Given exercise: Give the lines of the material verbatim, from the first line to the line with "wasm.setup();", including both.

BEGIN

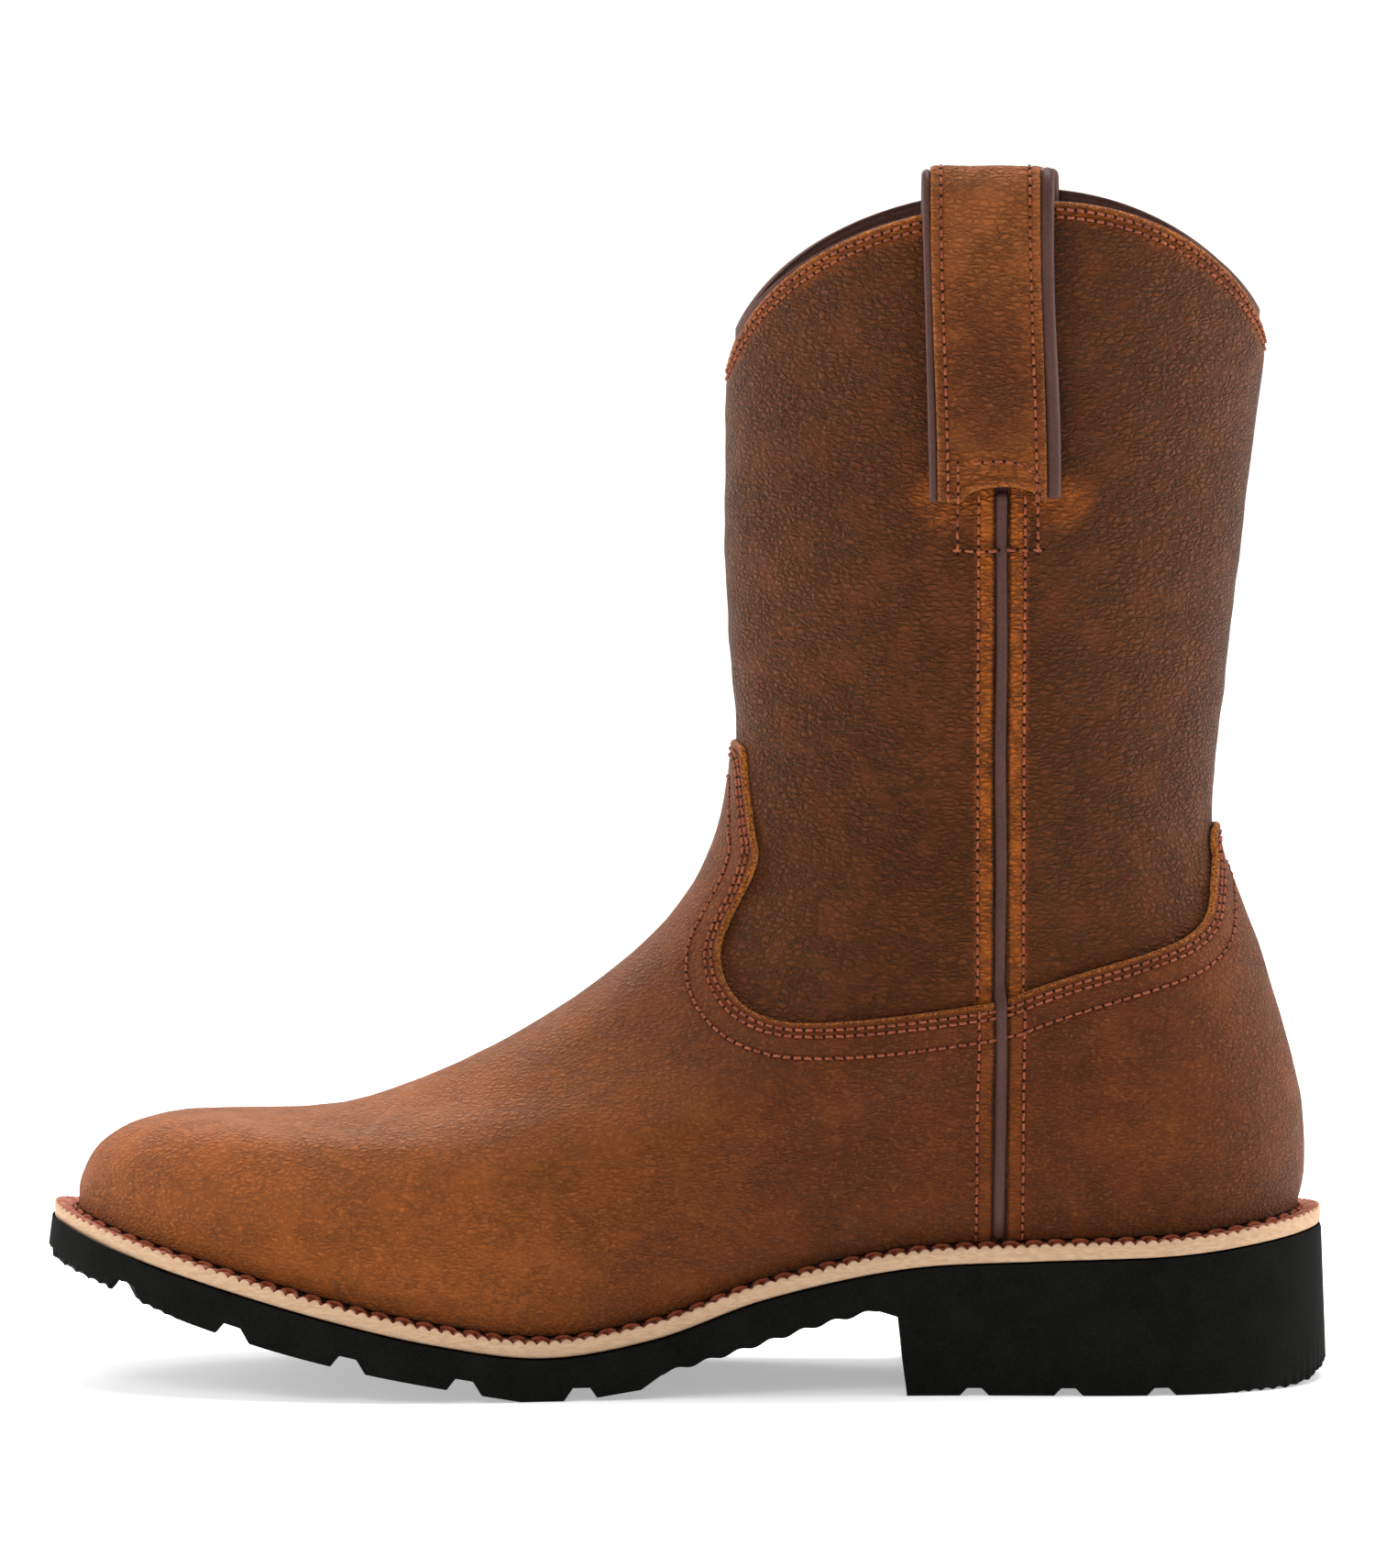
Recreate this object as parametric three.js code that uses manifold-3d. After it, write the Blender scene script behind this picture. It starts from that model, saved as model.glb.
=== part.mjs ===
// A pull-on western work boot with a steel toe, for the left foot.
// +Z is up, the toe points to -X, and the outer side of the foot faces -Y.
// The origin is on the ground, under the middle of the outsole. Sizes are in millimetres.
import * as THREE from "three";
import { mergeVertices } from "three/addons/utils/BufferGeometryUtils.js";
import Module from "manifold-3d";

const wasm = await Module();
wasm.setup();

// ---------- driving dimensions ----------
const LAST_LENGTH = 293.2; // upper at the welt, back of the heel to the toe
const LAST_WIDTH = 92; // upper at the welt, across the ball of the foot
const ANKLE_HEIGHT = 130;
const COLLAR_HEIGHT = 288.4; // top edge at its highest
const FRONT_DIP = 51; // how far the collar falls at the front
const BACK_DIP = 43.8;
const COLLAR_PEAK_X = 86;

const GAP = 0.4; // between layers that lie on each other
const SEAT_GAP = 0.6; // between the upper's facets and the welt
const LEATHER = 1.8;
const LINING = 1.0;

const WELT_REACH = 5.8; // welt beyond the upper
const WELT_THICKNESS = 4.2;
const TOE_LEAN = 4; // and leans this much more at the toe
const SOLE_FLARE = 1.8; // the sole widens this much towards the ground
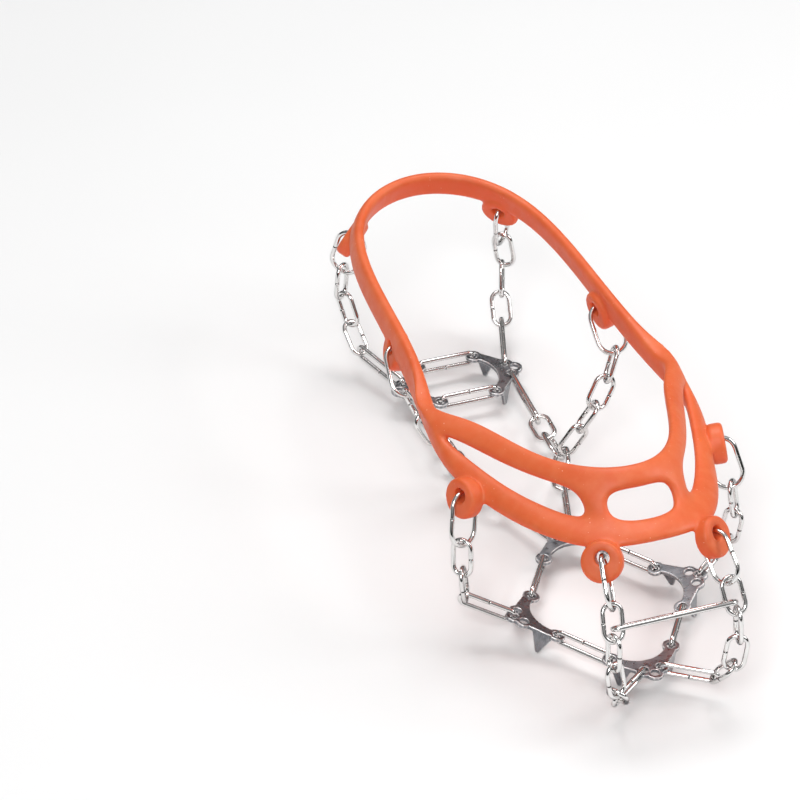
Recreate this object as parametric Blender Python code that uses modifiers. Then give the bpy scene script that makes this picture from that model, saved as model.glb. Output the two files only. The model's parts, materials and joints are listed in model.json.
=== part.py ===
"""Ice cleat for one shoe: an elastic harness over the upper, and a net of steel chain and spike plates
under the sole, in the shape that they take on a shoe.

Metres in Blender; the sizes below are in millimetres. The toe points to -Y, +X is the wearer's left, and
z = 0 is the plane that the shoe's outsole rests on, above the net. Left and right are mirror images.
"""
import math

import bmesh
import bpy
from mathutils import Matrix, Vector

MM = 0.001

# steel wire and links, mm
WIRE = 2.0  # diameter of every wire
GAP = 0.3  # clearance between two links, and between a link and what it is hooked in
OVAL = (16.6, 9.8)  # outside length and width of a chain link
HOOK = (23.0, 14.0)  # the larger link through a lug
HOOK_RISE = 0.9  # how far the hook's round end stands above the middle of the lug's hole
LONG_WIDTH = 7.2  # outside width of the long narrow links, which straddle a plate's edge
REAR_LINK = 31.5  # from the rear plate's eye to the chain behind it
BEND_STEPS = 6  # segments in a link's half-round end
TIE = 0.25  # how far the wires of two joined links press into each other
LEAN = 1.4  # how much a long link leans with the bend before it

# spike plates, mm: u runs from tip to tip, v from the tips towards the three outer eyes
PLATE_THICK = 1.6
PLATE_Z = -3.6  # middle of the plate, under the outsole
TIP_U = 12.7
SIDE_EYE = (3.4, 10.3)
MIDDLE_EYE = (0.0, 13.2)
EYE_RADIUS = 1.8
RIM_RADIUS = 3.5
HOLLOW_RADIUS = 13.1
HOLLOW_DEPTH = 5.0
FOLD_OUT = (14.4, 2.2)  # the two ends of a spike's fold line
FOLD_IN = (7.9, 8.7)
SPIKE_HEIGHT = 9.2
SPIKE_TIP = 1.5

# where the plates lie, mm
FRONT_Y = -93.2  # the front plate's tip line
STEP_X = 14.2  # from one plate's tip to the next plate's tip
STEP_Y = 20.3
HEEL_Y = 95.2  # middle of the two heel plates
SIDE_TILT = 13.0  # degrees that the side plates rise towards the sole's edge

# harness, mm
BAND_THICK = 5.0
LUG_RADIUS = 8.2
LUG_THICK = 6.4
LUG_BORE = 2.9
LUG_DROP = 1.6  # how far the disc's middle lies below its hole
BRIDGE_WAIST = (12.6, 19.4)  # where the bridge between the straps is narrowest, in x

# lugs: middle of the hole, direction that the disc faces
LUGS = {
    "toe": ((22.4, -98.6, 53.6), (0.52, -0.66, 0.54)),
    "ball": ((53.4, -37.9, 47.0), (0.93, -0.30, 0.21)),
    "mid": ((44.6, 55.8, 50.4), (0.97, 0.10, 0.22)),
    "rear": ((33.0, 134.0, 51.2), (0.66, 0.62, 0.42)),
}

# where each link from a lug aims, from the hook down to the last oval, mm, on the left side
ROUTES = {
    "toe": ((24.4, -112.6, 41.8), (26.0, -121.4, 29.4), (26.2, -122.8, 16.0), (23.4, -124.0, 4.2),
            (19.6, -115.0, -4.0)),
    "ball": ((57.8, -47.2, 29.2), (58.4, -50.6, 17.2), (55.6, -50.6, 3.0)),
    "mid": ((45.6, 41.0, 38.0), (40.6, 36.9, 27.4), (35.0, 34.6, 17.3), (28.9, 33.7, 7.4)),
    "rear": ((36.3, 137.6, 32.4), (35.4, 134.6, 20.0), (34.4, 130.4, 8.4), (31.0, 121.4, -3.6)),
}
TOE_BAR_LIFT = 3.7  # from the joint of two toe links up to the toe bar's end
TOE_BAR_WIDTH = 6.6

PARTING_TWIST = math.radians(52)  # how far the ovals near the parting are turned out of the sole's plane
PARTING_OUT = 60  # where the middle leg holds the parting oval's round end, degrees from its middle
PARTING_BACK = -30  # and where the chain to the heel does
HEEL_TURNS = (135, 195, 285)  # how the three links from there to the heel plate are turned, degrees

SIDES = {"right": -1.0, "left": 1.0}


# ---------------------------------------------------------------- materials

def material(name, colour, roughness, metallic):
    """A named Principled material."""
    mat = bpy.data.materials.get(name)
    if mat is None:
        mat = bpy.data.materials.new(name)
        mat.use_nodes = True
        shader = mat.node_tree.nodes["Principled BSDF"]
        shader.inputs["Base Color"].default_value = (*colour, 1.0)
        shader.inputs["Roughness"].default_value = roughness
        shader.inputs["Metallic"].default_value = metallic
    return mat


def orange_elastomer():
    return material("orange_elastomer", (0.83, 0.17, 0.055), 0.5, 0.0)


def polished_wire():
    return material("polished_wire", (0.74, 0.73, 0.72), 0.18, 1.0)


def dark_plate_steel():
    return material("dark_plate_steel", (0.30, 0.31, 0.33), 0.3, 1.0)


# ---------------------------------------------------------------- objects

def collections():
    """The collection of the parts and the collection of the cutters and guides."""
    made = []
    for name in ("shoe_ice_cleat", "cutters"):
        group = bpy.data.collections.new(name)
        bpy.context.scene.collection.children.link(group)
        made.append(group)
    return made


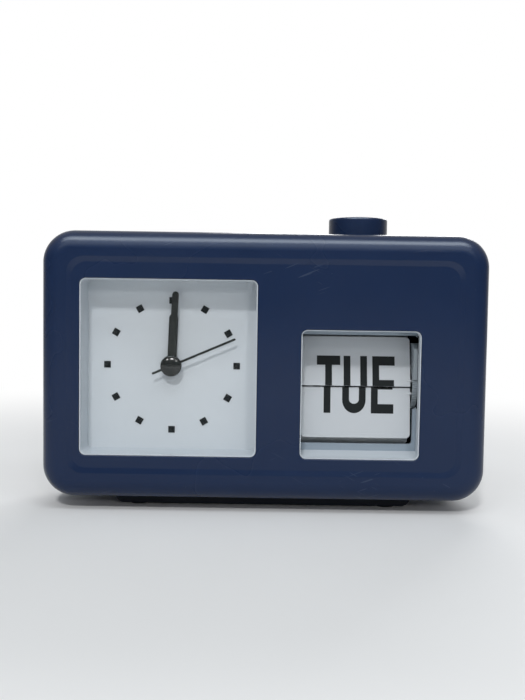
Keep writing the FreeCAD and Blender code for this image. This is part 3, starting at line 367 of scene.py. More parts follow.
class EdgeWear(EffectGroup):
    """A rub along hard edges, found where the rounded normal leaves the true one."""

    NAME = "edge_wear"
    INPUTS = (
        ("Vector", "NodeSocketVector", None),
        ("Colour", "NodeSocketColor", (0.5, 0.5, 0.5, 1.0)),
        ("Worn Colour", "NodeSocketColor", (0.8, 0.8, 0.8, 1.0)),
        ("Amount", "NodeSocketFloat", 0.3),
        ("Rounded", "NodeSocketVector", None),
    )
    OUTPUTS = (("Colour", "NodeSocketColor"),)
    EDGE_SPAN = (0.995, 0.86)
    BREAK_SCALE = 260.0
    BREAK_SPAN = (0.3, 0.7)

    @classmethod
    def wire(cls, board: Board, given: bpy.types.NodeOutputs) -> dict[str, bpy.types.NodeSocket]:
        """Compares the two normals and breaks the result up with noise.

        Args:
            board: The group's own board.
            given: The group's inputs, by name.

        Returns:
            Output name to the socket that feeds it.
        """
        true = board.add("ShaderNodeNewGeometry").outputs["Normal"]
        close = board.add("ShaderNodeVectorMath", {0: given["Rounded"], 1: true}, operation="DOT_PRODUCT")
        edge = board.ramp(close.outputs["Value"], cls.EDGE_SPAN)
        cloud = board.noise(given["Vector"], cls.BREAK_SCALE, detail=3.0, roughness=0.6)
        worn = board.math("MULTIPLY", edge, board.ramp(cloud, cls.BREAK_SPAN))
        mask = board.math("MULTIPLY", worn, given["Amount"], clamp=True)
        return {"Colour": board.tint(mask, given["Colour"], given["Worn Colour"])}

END

The solution:
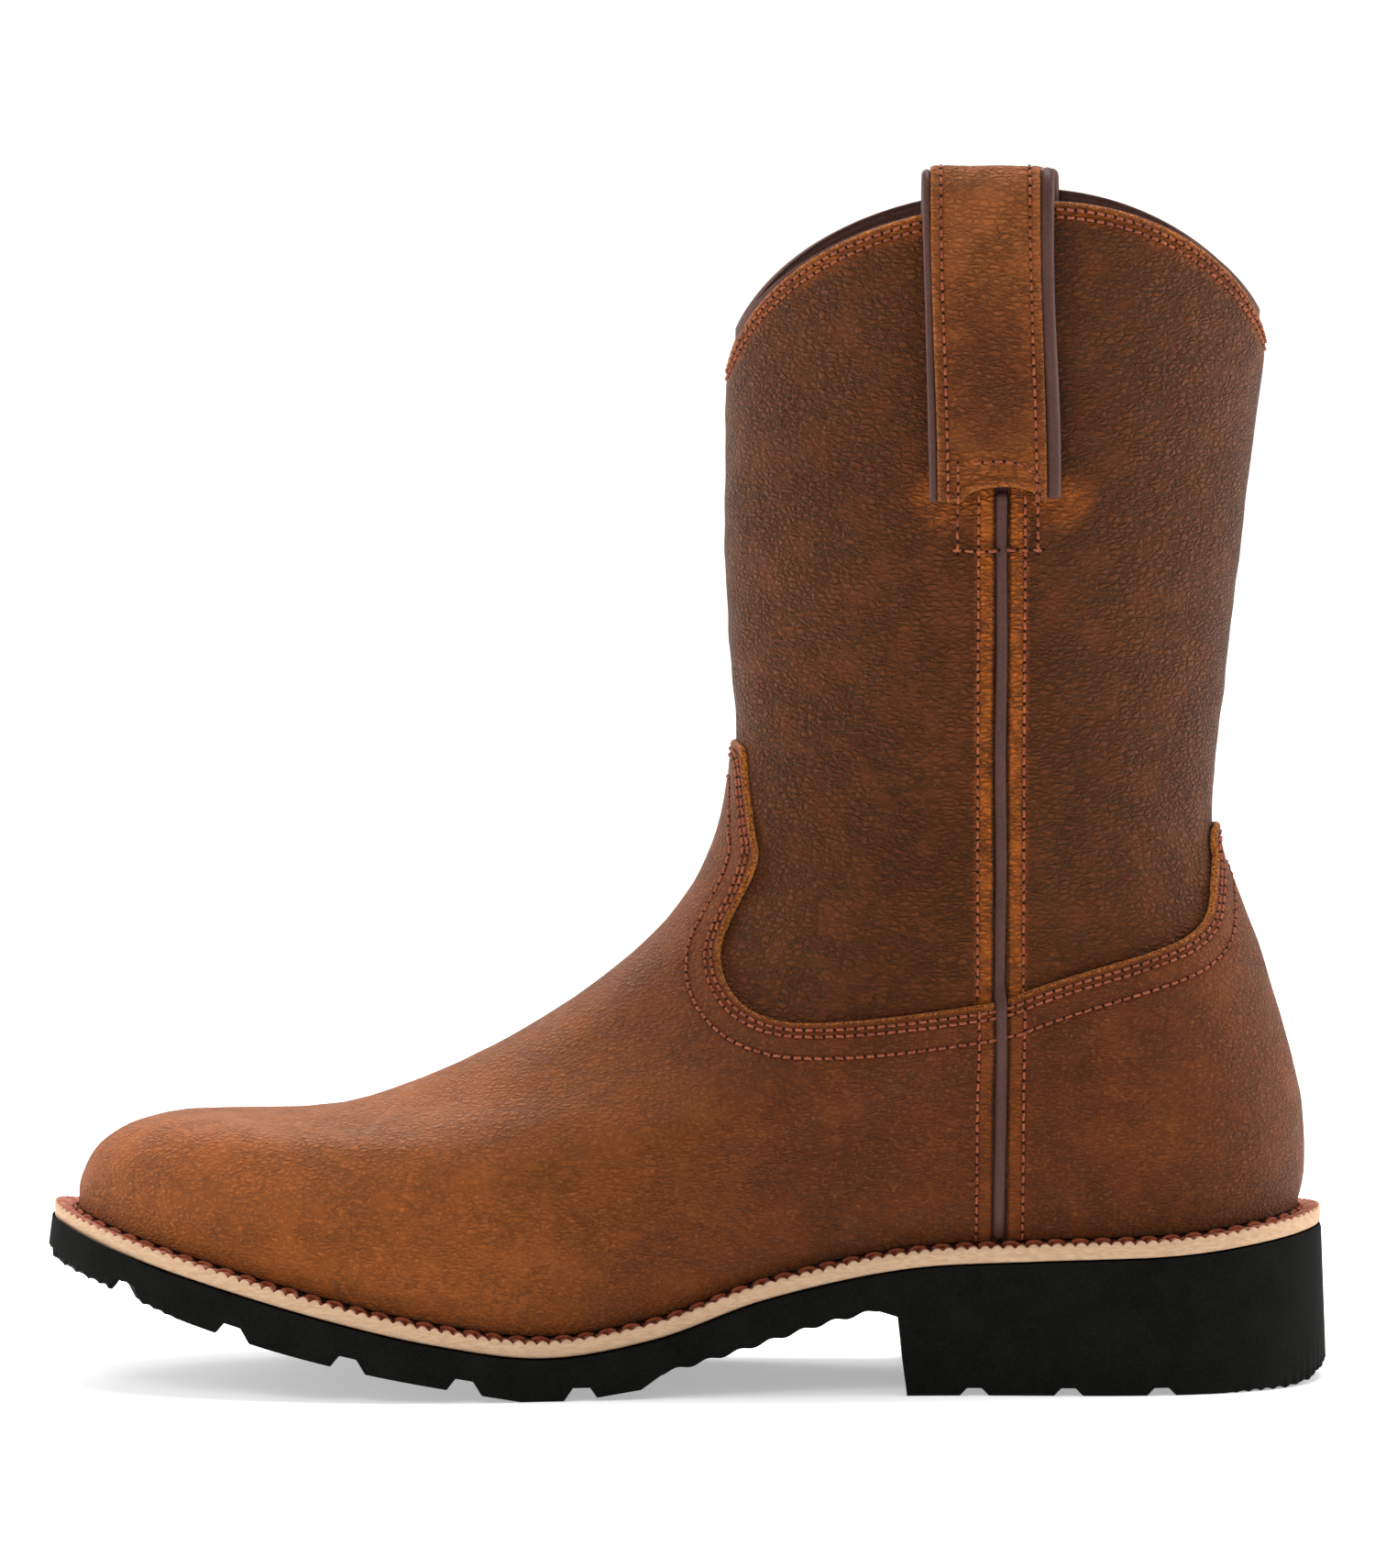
Recreate this object as parametric three.js code that uses manifold-3d. After it, write the Blender scene script behind this picture. It starts from that model, saved as model.glb.
=== part.mjs ===
// A pull-on western work boot with a steel toe, for the left foot.
// +Z is up, the toe points to -X, and the outer side of the foot faces -Y.
// The origin is on the ground, under the middle of the outsole. Sizes are in millimetres.
import * as THREE from "three";
import { mergeVertices } from "three/addons/utils/BufferGeometryUtils.js";
import Module from "manifold-3d";

const wasm = await Module();
wasm.setup();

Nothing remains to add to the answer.